WHAT WAS THE TIME BALL FOR?
The error in the reading of a chronometer, in other words the number of seconds by which the instrument was running fast or slow on a daily scale, is known as the daily rate of the instrument. Chronometers were synchronised most frequently to the time at Greenwich on the River Thames. The key information for calculating the geographical longitude of a ship was what the time was in Greenwich when the solar meridian occurred in a given place. Yet, because it was a mechanical timepiece, even the most precise chronometer often failed to work properly because of such factors as temperature changes, damp and the rolling of the ship. If a clock misread the time by a single second, a ship sailing, for instance, on the Equator would be 460 metres out in defining its position, while an inaccuracy of a minute would make it 28 kilometres out and a misreading of an hour would increase the error to 1670 kilometres. If, then, a marine timepiece deviated by only ten seconds, it would mean that its actual position would differ from the calculated position by 4,6 kilometres (2.5 nautical miles), which would obviously pose a problem for the captain. Setting a chronometer according to the signal of a time ball enabled this to be avoided.
HOW DID THE TIME BALL WORK AT THE NOWY PORT LIGHTHOUSE?

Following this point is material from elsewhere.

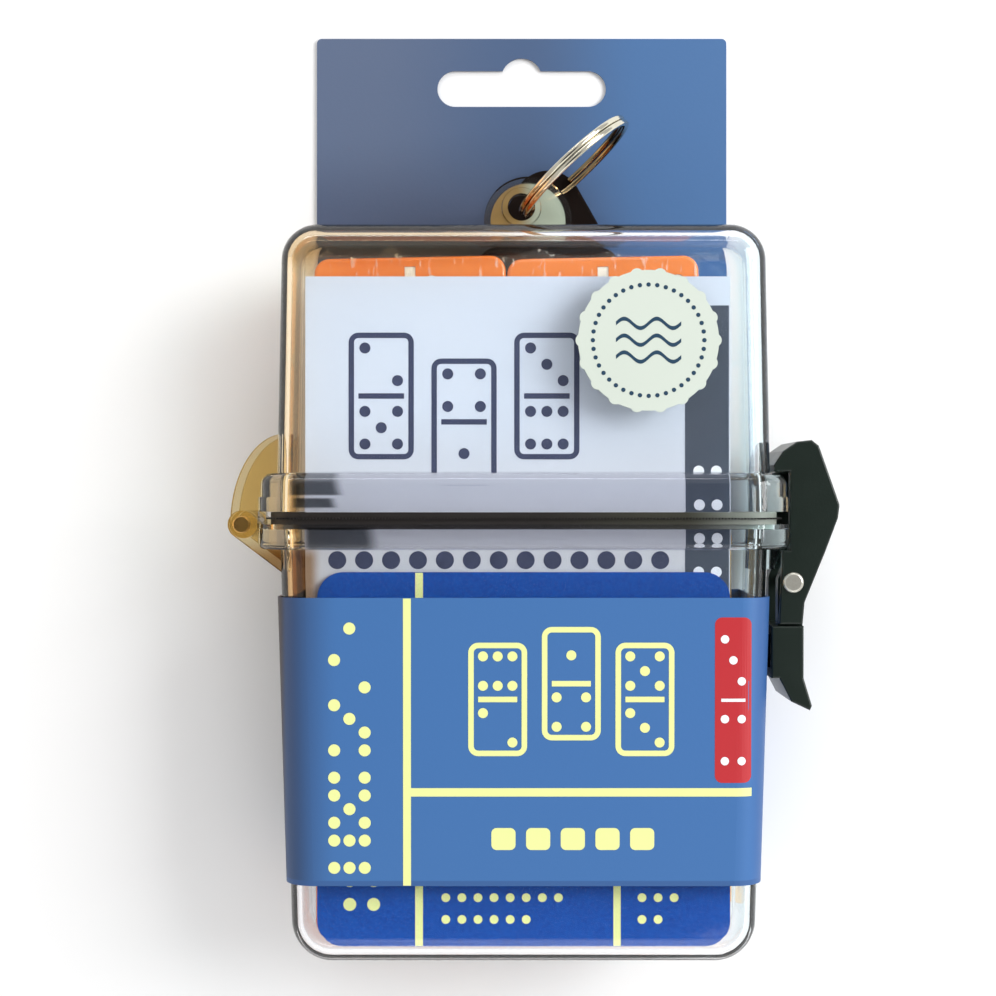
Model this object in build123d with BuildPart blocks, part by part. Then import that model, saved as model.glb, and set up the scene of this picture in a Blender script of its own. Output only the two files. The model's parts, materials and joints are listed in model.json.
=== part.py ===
from build123d import *
import math
import os

# Travel domino set: a clear hinged case with an over-centre latch, a card sleeve with a
# hang hole, and the game inside. All lengths are in millimetres.
# X runs across the case, Y from its foot to its roof, and Z up from the table it lies on.
# The origin is on the sleeve's back face, where the seam crosses the case's centre line.

os.makedirs("parts", exist_ok=True)

# Clearances
gap = 0.3
run_gap = 0.05
press_gap = 0.01
seal_gap = 0.1

# Domino tiles, in columns along X, rows along Y and layers along Z
tile_len = 37.5
tile_wid = 18.7
tile_thick = 7.3
tile_corner_r = 3.0
tile_edge_r = 0.8
tile_rows = 7
tile_layers = 2
highest_pips = 6
pip_r = 1.3
pip_depth = 0.4
pip_step_x = 5.2
pip_step_y = 4.4
bar_w = 2.2
bar_margin = 1.9
top_row_tilt = 1.2

# Pencil
pencil_d = 6.4
pencil_len = 88.0
pencil_point_len = 15.0
lead_d = 2.2
lead_point_len = 4.0
lead_show = 1.0

# Score pad and rules card
pad_h = 75.0
pad_head_gap = 8.0
pad_left_gap = 2.1
pad_right_gap = 4.4
board_t = 0.8
sheets_t = 3.0
cover_t = 0.3
rules_t = 0.6
rules_corner_r = 5.0
rules_side_gap = 2.8
rules_foot_gap = 0.9
rules_head = 10.5

# Room that the case leaves round its contents
left_room = 2.0
floor_room = 1.5
head_room = 4.0
back_room = 0.7
front_room = 1.8
pencil_room = 1.2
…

Five minutes before noon the ball was hoisted to half-mast. Three minutes later it travelled all the way to the top, and after another two minutes the signal, speeding by telegraph from the Royal Observatory in Berlin, released the mechanism. The falling ball meant that it was exactly twelve noon in Central European Time and in this way the captains of ships lying in the roads (and everywhere that the ball was visible) could set their marine chronometers accurately.